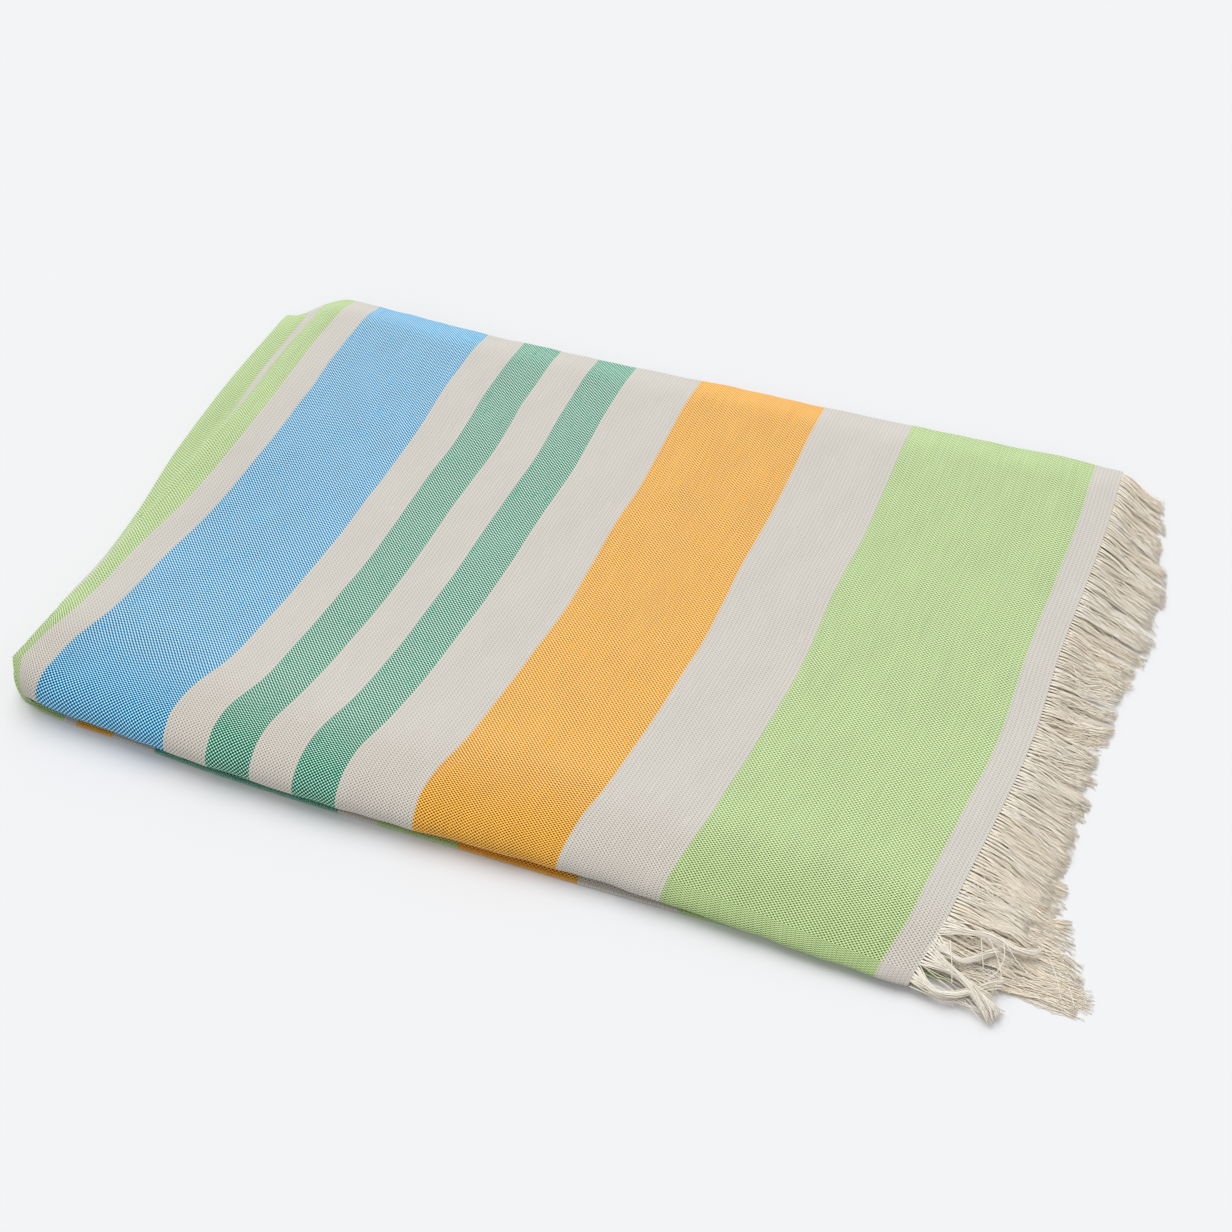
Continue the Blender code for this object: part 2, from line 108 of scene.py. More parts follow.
# the left fold from the front roll to the back (depth 1): the ridge, its drop to a low
# flap, and the rounded nose in which the sheet turns under, fitted to the photograph
LeftEnd = namedtuple(
    "LeftEnd", "depth ridge_x ridge_rise drop_width flap_height nose_x nose_reach"
)
LEFT_END = (
    LeftEnd(0.07, -0.0280, 0.0330, 0.0155, 0.0380, -0.0440, 0.0155),
    LeftEnd(0.20, -0.0250, 0.0285, 0.0215, 0.0285, -0.0535, 0.0200),
    LeftEnd(0.35, -0.0250, 0.0275, 0.0165, 0.0245, -0.0510, 0.0185),
    LeftEnd(0.45, -0.0240, 0.0275, 0.0180, 0.0205, -0.0545, 0.0095),
    LeftEnd(0.60, -0.0160, 0.0310, 0.0270, 0.0170, -0.0655, 0.0060),
    LeftEnd(0.80, 0.0005, 0.0235, 0.0310, 0.0285, -0.0645, 0.0230),
    LeftEnd(1.00, 0.0155, 0.0195, 0.0250, 0.0275, -0.0585, 0.0110),
)

# how the bands sway in plan on the upper half, by depth: at its left end, at the green
# bands and at its right end, fitted to the photograph
Sway = namedtuple("Sway", "y left middle right")
SWAY = (
    Sway(0.04, -0.0040, 0.0030, -0.0110),
    Sway(0.08, -0.0070, -0.0055, -0.0050),
    Sway(0.12, 0.0000, -0.0035, -0.0030),
    Sway(0.20, 0.0020, 0.0005, 0.0030),
    Sway(0.28, 0.0075, 0.0035, 0.0065),
    Sway(0.36, 0.0075, 0.0015, 0.0025),
    Sway(0.45, 0.0000, 0.0025, 0.0035),
    Sway(0.52, -0.0070, -0.0035, 0.0040),
    Sway(0.60, -0.0100, -0.0035, 0.0010),
)
SWAY_MIDDLE_X = 0.22
SWAY_START = -0.045           # no sway left of here, all of it this much further right
SWAY_WIDTH = 0.040

# the front roll rounds off the corner at the left, fitted to the photograph
CORNER_ROUND = 0.0195
CORNER_START = -0.0075
CORNER_WIDTH = 0.0405

# at the back the turned part lies further in, most of all at the nose
INNER_INSET = 0.0070
UNDER_INSET = 0.0040
NOSE_INSET = 0.0440
INSET_RUN = 0.60              # length of the floor run over which the inset fades
INNER_TURN = 0.0045           # the inner layer's turn reaches this much less far
INNER_TURN_LEAST = 0.0020

# the front edge in plan: the upper fold, its roll's depth, how far the roll swings the
# bands to the right, fitted but for its last three values, and the flat lower fold
FrontEdge = namedtuple("FrontEdge", "x upper_y roll_depth lean lower_y")
FRONT_EDGE = (
    FrontEdge(-0.060, 0.003, 0.024, -0.0025, 0.010),
    FrontEdge(0.000, -0.002, 0.027, -0.0005, 0.000),
    FrontEdge(0.080, -0.007, 0.028, 0.0055, -0.003),
    FrontEdge(0.170, -0.011, 0.028, 0.0055, -0.007),
    FrontEdge(0.300, -0.012, 0.026, 0.0030, -0.008),
    FrontEdge(0.440, -0.007, 0.022, 0.0025, -0.006),
    FrontEdge(0.560, -0.003, 0.018, -0.0025, -0.004),
    FrontEdge(0.680, -0.006, 0.014, 0.0035, 0.000),
    FrontEdge(0.790, -0.009, 0.011, -0.0015, 0.006),
    FrontEdge(0.860, -0.005, 0.009, -0.0020, 0.013),
    FrontEdge(0.900, -0.003, 0.009, -0.0020, 0.019),
)
LOWER_ROLL_DEPTH = 0.0016

# the stretch of the cloth that holds the left fold
BEND_START = 0.820
BEND_END = 1.000

# a section runs from past the upper end to past the lower one: its points on the top, the
# drop, the flap, the turn and the run on the floor
PAST_UPPER_END = 0.02
FLOOR_RUN = 1.06
SectionPoints = namedtuple("SectionPoints", "top drop flap turn run")
SECTION_POINTS = SectionPoints(420, 50, 24, 90, 12)

# soft waves left in the upper leaf by earlier folding
Wave = namedtuple("Wave", "height x_pitch y_pitch phase")
WAVES = (
    Wave(0.0008, 0.310, 0.900, 0.4),
    Wave(0.0006, 0.900, 0.170, 1.9),
    Wave(0.0005, 0.190, 0.260, 3.1),
)

# how far the upper fringe reaches out in plan, and its sideways drift for each metre
FringeReach = namedtuple("FringeReach", "y reach drift")
UPPER_REACH = (
    FringeReach(0.00, 0.064, -0.25), FringeReach(0.04, 0.070, -0.12),
    FringeReach(0.10, 0.072, -0.36), FringeReach(0.20, 0.064, -0.22),
    FringeReach(0.29, 0.064, 0.02), FringeReach(0.40, 0.074, -0.36),
    FringeReach(0.52, 0.064, -0.52), FringeReach(0.60, 0.046, -0.66),
)


# ---- small helpers ----

def smooth(share):
    """Ease from 0 to 1 with level ends."""
    share = np.clip(share, 0.0, 1.0)
    return share * share * (3.0 - 2.0 * share)


def curve_through(rows, key, value, at):
    """Read a table as a smooth curve: column `value` against column `key`."""
    knots = np.array([getattr(row, key) for row in rows])
    values = np.array([getattr(row, value) for row in rows])
    slopes = np.gradient(values, knots)
    at = np.clip(at, knots[0], knots[-1])
    left = np.clip(np.searchsorted(knots, at) - 1, 0, len(knots) - 2)
    span = knots[left + 1] - knots[left]
    t = (at - knots[left]) / span
    return (
        (2 * t**3 - 3 * t**2 + 1) * values[left]
        + (t**3 - 2 * t**2 + t) * span * slopes[left]
        + (3 * t**2 - 2 * t**3) * values[left + 1]
        + (t**3 - t**2) * span * slopes[left + 1]
    )


# ---- the folded sheet ----

def hem_line(y):
    """Where the upper half's woven end lies, for a depth y."""
    share = np.clip(y / FOLDED_DEPTH, 0.0, 1.0)
    return HEM_X + BAND_LEAN * y + BAND_BOW * np.sin(math.pi * share**0.8)


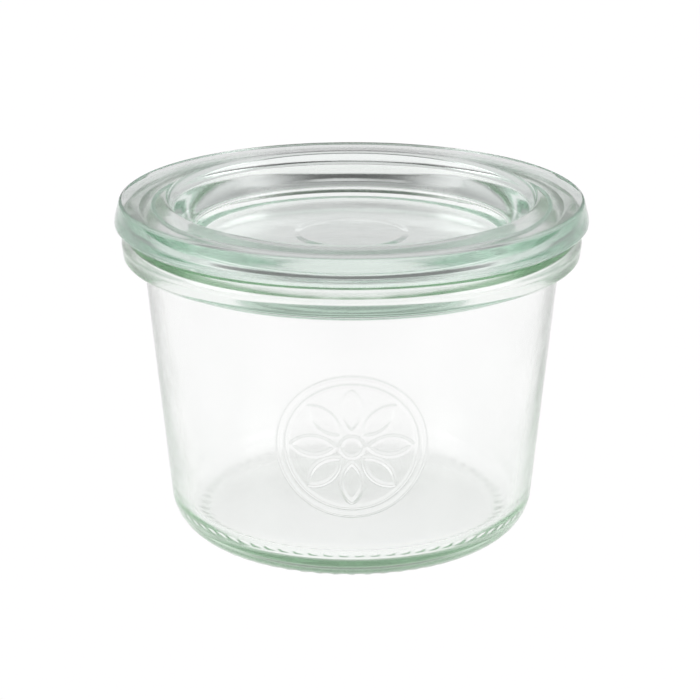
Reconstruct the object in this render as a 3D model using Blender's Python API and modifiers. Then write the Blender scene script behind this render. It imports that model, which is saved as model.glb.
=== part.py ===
"""A small empty canning jar of clear glass: a tapered body with a flanged rim, and a glass lid that rests on it.

Metres, +Z up. The origin is the centre of the ring that the jar stands on, and +Z is the jar's axis.
Both pieces are turned shapes. Each section is a list of corners, (radius, height, round), that runs from
the middle of the hollow, down the outer side, to the middle of the underside.
"""

import math

import bmesh
import bpy
from mathutils import Matrix, Vector

MM = 0.001

# Driving sizes. The lid of this class of jar is 70 mm across, and the rest is read from the photo beside it.
TOTAL_HEIGHT = 51.2 * MM
LID_RADIUS = 35.0 * MM
RIM_RADIUS = 34.05 * MM
RIM_TOP = 46.7 * MM
WALL_TOP_RADIUS = 30.8 * MM
WALL_FOOT_RADIUS = 26.84 * MM
WALL = 1.4 * MM
FLOOR = 3.5 * MM

# Rounds of the moulded corners. A crisp one has no arc.
CRISP = 0.0
FINE = 0.3 * MM
SOFT = 0.6 * MM

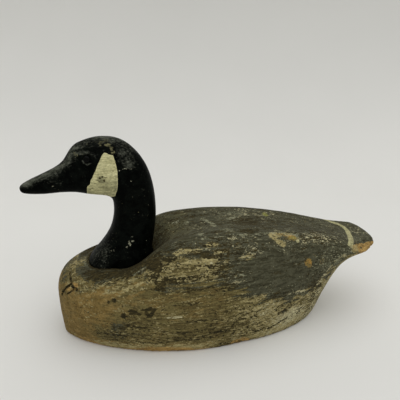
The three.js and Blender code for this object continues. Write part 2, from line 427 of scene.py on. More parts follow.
@dataclass(frozen=True)
class Softwood:
    """Aged white cedar, knife-finished: warm tan with fine darker grain along the block, quite matt.

    Attributes:
        shades: its lighter and its darker wood.
        grain: the length and the width of a line of grain.
        roughness: how matt it is.
        ridge: how far the grain's lines stand up.
    """

    shades: Shades = ("b08a52", "7d5a2e")
    grain: Point = (70.0, 1.7, 3.0)
    roughness: float = 0.8
    ridge: float = 0.24

    def lay(self, tree: bpy.types.NodeTree) -> Surface:
        """Lays the bare wood that every coat goes over.

        Args:
            tree: the material's nodes.

        Returns:
            The wood's surface.
        """
        tone = pattern(tree, self.grain, 3.0, spread=(0.35, 0.65))
        links = {"Factor": tone, 6: linear(self.shades[1]), 7: linear(self.shades[0])}
        colour = add_node(tree, "ShaderNodeMix", links, data_type="RGBA").outputs[2]
        links = {0: pattern(tree, self.grain, 3.0), 1: self.ridge}
        height = add_node(tree, "ShaderNodeMath", links, operation="MULTIPLY").outputs["Value"]
        return Surface(colour, self.roughness, height)


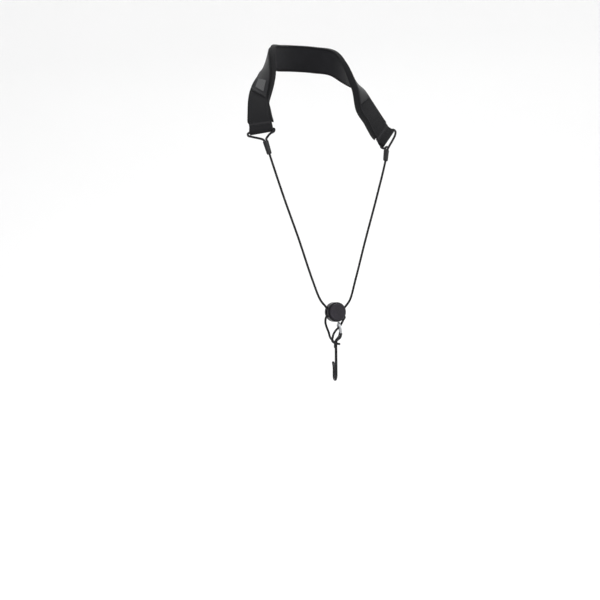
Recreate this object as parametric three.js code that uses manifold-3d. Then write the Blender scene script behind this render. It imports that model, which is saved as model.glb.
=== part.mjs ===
// Padded neck strap with a cord loop, a push-button barrel lock and an open wire hook.
// Millimetres, +Z up, the front of the strap towards -Y, origin at the middle of the wearer's neck.
import * as THREE from 'three';
import Module from 'manifold-3d';

const wasm = await Module();
wasm.setup();
const V = (x, y, z) => new THREE.Vector3(x, y, z);

// ---- driving dimensions ----
const GAP = 0.3; // clearance between neighbouring pieces
const WEBBING = { width: 30, thick: 1.6 };
const TUNNEL = { bore: 2.1, at: 3.7 }; // folded tunnel at each end of the webbing: radius, distance of its centre from the fold
const FOLD_BACK = 15.5; // how far the folded ply runs back
const STRAIGHT = 9; // flat, untwisted part of each end
const PAD = { from: 16.5, foam: 4.5, lining: 0.9, width: 30 };
const BINDING = 1.7; // thickness of the edge binding
const PANEL = { bend: 6, width: 27, thick: 0.8 }; // smooth panel on the outside, over the nape
const CORD_R = 1.4;
const SLEEVE = { wall: 0.5, wide: 7.4, deep: 4.3 };
const LOCK = { x: 0, y: -62, z: -265, outer: 12.4, bore: 10.9, front: -5, rear: 7, floor: 1.4 };
const BUTTON = { r: 10.6, front: -7.8, rear: 2.6, travel: 2.5, pocket: 4.3 };
const SPRING = { r: 3.3, wire: 0.4, turns: 5 };
const LANE = 10; // each cord's distance from the middle of the lock
const HOOK = { x: 0.6, y: -62, z: -302.5, turn: THREE.MathUtils.degToRad(-24) };
const WIRE_R = 1.1, COAT_IN = 1.3, COAT_R = 1.75;

// Stations along the band, left end to right end: upper edge, then lower edge.
const STATIONS = [
  [V(-76.3, -38, -36.2), V(-97, -20, -43.1)],
  [V(-75, -31, -27), V(-95.5, -12, -29.3)],
  [V(-74.3, -24, -16.8), V(-91.8, -2, -13.1)],
  [V(-71, -13.5, -4.5), V(-86.7, 9, 4.5)],
  [V(-67.8, -3, 7.2), V(-78.4, 21, 20)],
  [V(-60.5, 5, 32), V(-66.2, 30, 35.2)],
  [V(-47, 36, 73), V(-46.5, 48, 51)],
  [V(-25, 53.5, 79), V(-26, 62, 51.5)],
  [V(0, 61, 81), V(0, 68, 52)],
  [V(25, 53.5, 79), V(26, 62, 51.5)],
  [V(47, 36, 72), V(50, 48, 48)],
  [V(60.5, 3, 25), V(77.3, 22, 25.4)],
  [V(64.2, -2, -5.7), V(85.9, 12, 9.7)],
  [V(69.5, -10, -19.4), V(90.9, 4, -2.8)],
  [V(74.8, -17, -36.4), V(95.3, -5, -14.9)],
  [V(78.3, -23, -47), V(98.8, -13, -25.2)],
  [V(80.7, -27, -56.1), V(99.7, -19, -32.4)],
];

const root = new THREE.Group();
root.name = 'neck_strap';
function add(geometry, name) {
  const mesh = new THREE.Mesh(geometry, new THREE.MeshStandardMaterial());
  mesh.name = name;
  root.add(mesh);
}

// ---- the band's surface ----
const curve = (points) => new THREE.CatmullRomCurve3(points, false, 'centripetal');
const upper = curve(STATIONS.map((s) => s[0]));
const lower = curve(STATIONS.map((s) => s[1]));
const middle = new THREE.CatmullRomCurve3(STATIONS.map((s) => s[0].clone().lerp(s[1], 0.5)), false, 'centripetal');
middle.arcLengthDivisions = 600;
const LENGTH = middle.getLength();

// s along the band from the left end, t outwards from the webbing's middle, w across towards the upper edge.
function band(s, t, w) {
  const on = THREE.MathUtils.clamp(s, STRAIGHT, LENGTH - STRAIGHT);
  const k = middle.getUtoTmapping(0, on);
  const a = upper.getPoint(k), b = lower.getPoint(k);
  const across = a.clone().sub(b).normalize();
  const outward = across.clone().cross(middle.getTangent(k)).normalize();
  return a.add(b).multiplyScalar(0.5).addScaledVector(across, w).addScaledVector(outward, t).addScaledVector(outward.clone().cross(across), s - on);
}

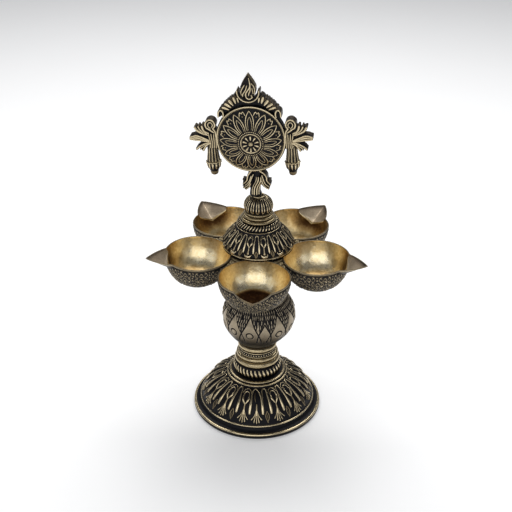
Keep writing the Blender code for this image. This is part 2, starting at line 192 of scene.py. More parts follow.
----
*What the task asks:*
Copy each line of the records above that carries the word "object".

*Solution to this problem:*
Continue the Blender code for this object: part 2, from line 108 of scene.py. More parts follow.
Reconstruct the object in this render as a 3D model using Blender's Python API and modifiers. Then write the Blender scene script behind this render. It imports that model, which is saved as model.glb.
The three.js and Blender code for this object continues. Write part 2, from line 427 of scene.py on. More parts follow.
Recreate this object as parametric three.js code that uses manifold-3d. Then write the Blender scene script behind this render. It imports that model, which is saved as model.glb.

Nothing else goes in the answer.